STATED PROBLEM> Return the full material exactly.
-- START --
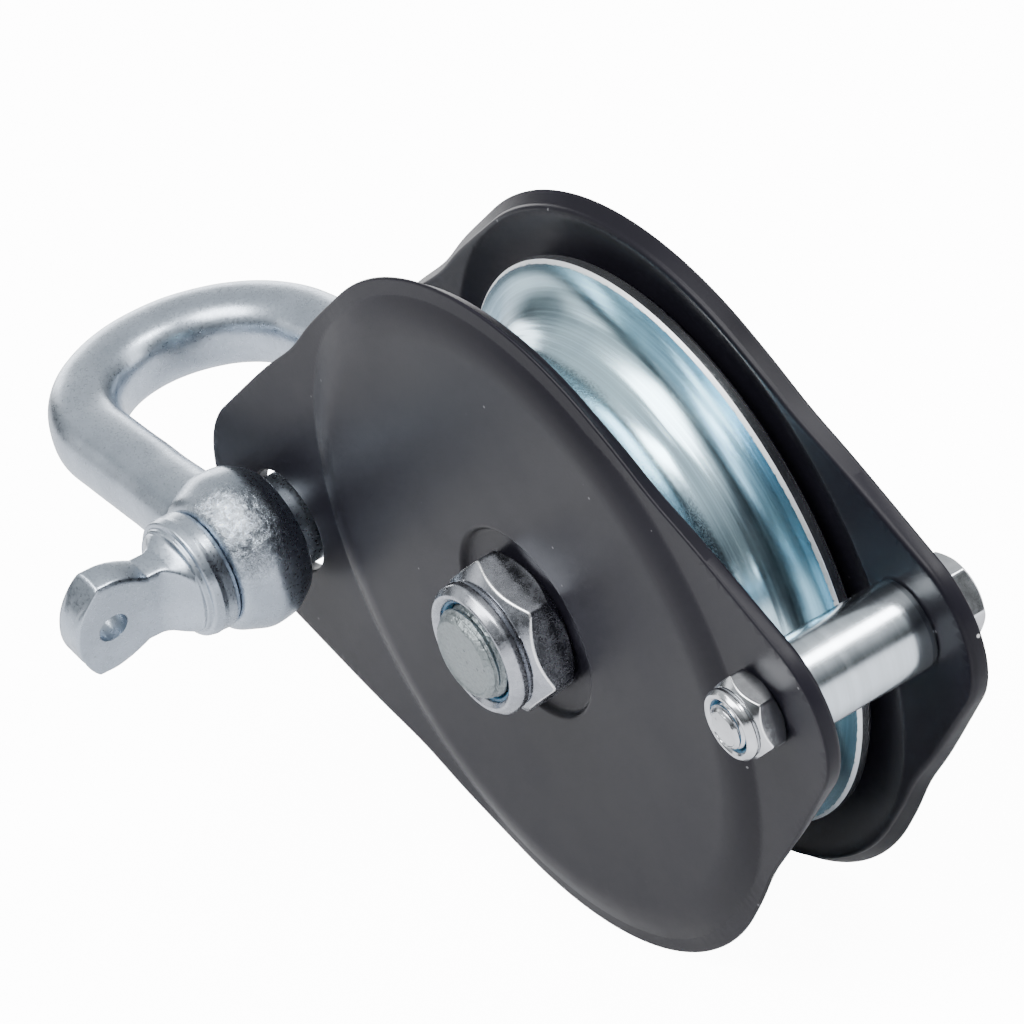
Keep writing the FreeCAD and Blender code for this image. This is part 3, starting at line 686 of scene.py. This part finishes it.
def build_nut(name, size):
    """Prevailing-torque nut, seat on a near-side face, collar rolled over the insert."""
    segments = 360
    angles = ring_angles(segments)
    flat, low, top, mouth = size.flat, size.hex_height, size.nut_height, size.mouth
    rings = [steady(flat * 0.70, 0.02, segments), steady(flat * 0.90, 0.0, segments)]
    rings += hex_band(angles, flat, 0.0, low, NUT_BEVEL_SHARE, NUT_BEVEL_SHARE, NUT_BEVEL_SLOPE)
    # The two rings along the top bevel edge are marked for a painted highlight.
    edge_rings = (len(rings) - 4, len(rings) - 3)
    rise = top - low
    groove, collar = flat * 0.915, flat * 0.955
    profile = soft_path([
        (groove, low + rise * 0.03, rise * 0.03), (groove, low + rise * 0.12, rise * 0.06),
        (collar, low + rise * 0.34, rise * 0.2), (collar, top - rise * 0.38, rise * 0.34),
        (flat * 0.86, top - rise * 0.02, rise * 0.26), (mouth + rise * 0.2, top - rise * 0.04, rise * 0.16),
        (mouth, top - rise * 0.2, rise * 0.12), (mouth + 0.1, top - rise * 0.45),
    ], 7)
    lobes = 0.012 * flat * np.cos(6 * angles)
    for radius, level in profile:
        share = max(0.0, 1.0 - abs(radius - collar) / (flat * 0.08))
        rings.append((radius - lobes * share, np.full(segments, level)))
    rings = [(r, -size.seat - y) for r, y in rings]
    return flat_friendly(skin(name, rings, (size.x, 0.0), edge_highlight=edge_rings))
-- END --
OUTPUT>
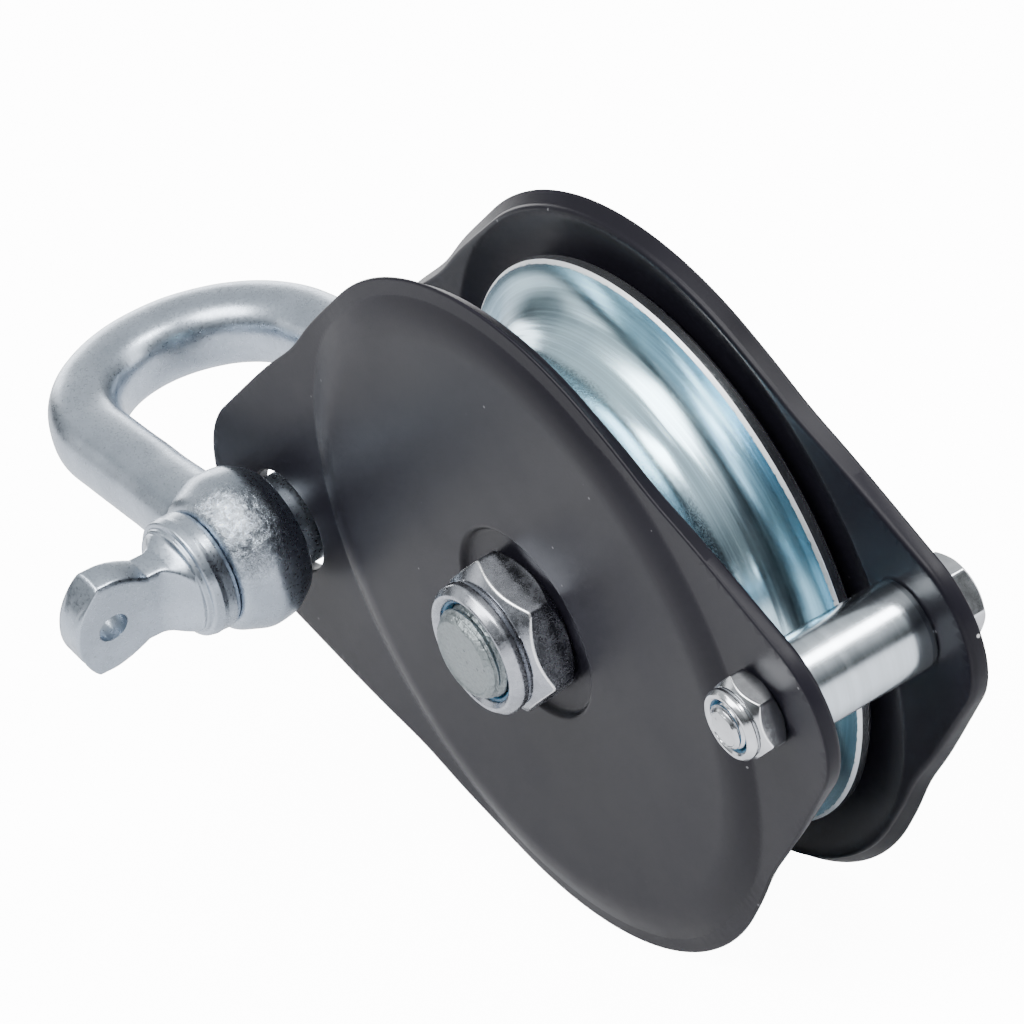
Keep writing the FreeCAD and Blender code for this image. This is part 3, starting at line 686 of scene.py. This part finishes it.
def build_nut(name, size):
    """Prevailing-torque nut, seat on a near-side face, collar rolled over the insert."""
    segments = 360
    angles = ring_angles(segments)
    flat, low, top, mouth = size.flat, size.hex_height, size.nut_height, size.mouth
    rings = [steady(flat * 0.70, 0.02, segments), steady(flat * 0.90, 0.0, segments)]
    rings += hex_band(angles, flat, 0.0, low, NUT_BEVEL_SHARE, NUT_BEVEL_SHARE, NUT_BEVEL_SLOPE)
    # The two rings along the top bevel edge are marked for a painted highlight.
    edge_rings = (len(rings) - 4, len(rings) - 3)
    rise = top - low
    groove, collar = flat * 0.915, flat * 0.955
    profile = soft_path([
        (groove, low + rise * 0.03, rise * 0.03), (groove, low + rise * 0.12, rise * 0.06),
        (collar, low + rise * 0.34, rise * 0.2), (collar, top - rise * 0.38, rise * 0.34),
        (flat * 0.86, top - rise * 0.02, rise * 0.26), (mouth + rise * 0.2, top - rise * 0.04, rise * 0.16),
        (mouth, top - rise * 0.2, rise * 0.12), (mouth + 0.1, top - rise * 0.45),
    ], 7)
    lobes = 0.012 * flat * np.cos(6 * angles)
    for radius, level in profile:
        share = max(0.0, 1.0 - abs(radius - collar) / (flat * 0.08))
        rings.append((radius - lobes * share, np.full(segments, level)))
    rings = [(r, -size.seat - y) for r, y in rings]
    return flat_friendly(skin(name, rings, (size.x, 0.0), edge_highlight=edge_rings))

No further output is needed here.